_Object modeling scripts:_
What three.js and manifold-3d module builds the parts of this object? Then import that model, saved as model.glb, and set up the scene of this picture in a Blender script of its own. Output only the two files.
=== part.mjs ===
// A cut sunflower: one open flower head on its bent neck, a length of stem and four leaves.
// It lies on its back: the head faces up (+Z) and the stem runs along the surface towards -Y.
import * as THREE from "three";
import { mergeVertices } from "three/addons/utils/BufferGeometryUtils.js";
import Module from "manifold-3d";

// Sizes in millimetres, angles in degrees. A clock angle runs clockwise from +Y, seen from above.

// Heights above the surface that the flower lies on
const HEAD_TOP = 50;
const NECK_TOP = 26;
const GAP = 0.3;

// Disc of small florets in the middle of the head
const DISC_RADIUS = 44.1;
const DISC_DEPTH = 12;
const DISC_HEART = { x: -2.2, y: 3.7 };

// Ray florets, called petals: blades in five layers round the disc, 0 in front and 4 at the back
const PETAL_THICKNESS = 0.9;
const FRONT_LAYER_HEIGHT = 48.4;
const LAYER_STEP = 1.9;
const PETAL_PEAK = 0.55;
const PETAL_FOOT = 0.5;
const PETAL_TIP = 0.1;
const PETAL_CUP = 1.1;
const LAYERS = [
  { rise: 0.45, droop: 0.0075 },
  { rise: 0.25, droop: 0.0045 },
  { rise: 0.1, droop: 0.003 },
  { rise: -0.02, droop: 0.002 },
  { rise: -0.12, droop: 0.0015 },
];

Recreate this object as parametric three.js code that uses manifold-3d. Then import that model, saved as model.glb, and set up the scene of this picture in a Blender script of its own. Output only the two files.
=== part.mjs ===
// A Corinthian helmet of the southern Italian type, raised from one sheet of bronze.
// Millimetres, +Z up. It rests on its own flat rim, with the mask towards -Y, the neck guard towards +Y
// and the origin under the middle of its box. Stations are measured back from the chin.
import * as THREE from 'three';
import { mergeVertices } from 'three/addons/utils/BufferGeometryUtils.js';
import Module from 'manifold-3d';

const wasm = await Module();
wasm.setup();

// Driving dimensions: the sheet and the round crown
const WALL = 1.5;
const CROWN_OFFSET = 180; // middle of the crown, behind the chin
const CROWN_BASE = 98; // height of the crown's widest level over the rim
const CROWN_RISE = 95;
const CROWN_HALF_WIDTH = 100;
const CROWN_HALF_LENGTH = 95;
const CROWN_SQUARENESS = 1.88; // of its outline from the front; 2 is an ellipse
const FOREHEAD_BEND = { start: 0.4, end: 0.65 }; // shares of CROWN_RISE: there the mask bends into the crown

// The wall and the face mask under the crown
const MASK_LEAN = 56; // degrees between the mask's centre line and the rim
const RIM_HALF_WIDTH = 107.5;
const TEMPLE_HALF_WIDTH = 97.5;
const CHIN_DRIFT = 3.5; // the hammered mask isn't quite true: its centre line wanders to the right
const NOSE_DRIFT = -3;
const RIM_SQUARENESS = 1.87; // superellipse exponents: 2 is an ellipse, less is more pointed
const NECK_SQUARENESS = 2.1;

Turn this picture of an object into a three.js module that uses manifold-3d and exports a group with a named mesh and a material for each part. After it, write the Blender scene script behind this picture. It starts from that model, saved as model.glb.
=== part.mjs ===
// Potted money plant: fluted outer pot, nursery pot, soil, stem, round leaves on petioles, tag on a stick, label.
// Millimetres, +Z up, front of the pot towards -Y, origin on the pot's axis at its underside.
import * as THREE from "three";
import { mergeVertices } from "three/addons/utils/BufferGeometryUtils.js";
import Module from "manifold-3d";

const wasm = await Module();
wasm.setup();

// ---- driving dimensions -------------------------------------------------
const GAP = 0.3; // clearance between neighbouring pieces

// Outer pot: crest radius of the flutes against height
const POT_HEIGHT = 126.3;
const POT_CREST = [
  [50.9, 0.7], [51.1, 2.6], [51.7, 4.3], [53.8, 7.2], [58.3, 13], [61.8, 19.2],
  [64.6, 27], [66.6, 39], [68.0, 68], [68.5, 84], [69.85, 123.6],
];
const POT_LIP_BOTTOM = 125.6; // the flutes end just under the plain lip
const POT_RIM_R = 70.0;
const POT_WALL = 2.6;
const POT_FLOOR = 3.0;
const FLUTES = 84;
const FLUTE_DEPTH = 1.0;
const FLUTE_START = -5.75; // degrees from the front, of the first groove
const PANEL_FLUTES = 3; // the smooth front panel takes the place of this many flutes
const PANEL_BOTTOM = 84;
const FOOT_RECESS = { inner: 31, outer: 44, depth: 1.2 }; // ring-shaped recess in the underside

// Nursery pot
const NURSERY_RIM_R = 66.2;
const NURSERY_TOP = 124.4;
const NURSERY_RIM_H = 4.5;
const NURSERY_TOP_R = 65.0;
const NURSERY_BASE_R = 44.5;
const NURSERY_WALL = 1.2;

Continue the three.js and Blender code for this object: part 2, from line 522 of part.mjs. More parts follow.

_The problem:_ From the entries above, select each line containing the string "parts".

_Answer below:_
What three.js and manifold-3d module builds the parts of this object? Then import that model, saved as model.glb, and set up the scene of this picture in a Blender script of its own. Output only the two files.
Continue the three.js and Blender code for this object: part 2, from line 522 of part.mjs. More parts follow.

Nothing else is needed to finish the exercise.